Levítico 15:12
Comentário de Ellicott sobre toda a Bíblia
And the vessel of earth... shall be broken. — For the reason why vessels of a porous clay must be destroyed when contaminated by defilement, see Levítico 6:28; Levítico 11:33. This, however, is the only instance where an earthen vessel touched on the outside was defiled, thus again showing the intense loathing with which the guilt of this kind of infirmity was regarded.
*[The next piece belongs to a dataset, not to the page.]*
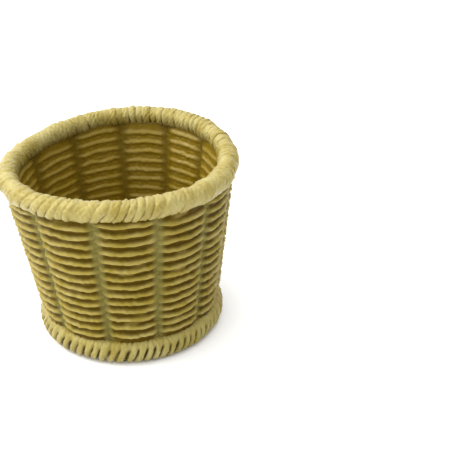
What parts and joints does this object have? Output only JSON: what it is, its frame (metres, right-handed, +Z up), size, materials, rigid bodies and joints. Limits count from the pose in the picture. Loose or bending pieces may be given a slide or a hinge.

Every vessel of wood shall be rinsed in water. — As these kinds of vessels were both more expensive and more difficult to restore, the Law, which so frequently takes into consideration the circumstances of the people, mercifully spares the more costly utensils. These are to undergo the same baptism as human beings. The administrators of the law during the second Temple took the expression “wood” in a more generic sense, as denoting more enduring material than clay; hence they included vessels made of copper, brass, silver, &c. With regard to the manner in which the vessels thus polluted are to be immersed, they ordained that if the utensil is dipped with its mouth downward, or if the vessel, at the time of its immersion, contains any liquor except water, the baptism is illegal. They, moreover, ordained that all new vessels which are purchased, or otherwise acquired, must likewise be immersed, for fear lest the maker, or some of those who have handled them prior to the purchase, might have been in a state of defilement. Hence the orthodox Jews to this day literally baptize cups, plates, knives, forks, or any new utensil which they buy. It is to this law that Christ refers when He says, “And many other things there be, which they have received to hold, as the washing [literally, the baptism] of cups, and pots, brazen vessels, and of tables,” or, as the Margin has it more correctly, “beds,” or couches (Marcos 7:4).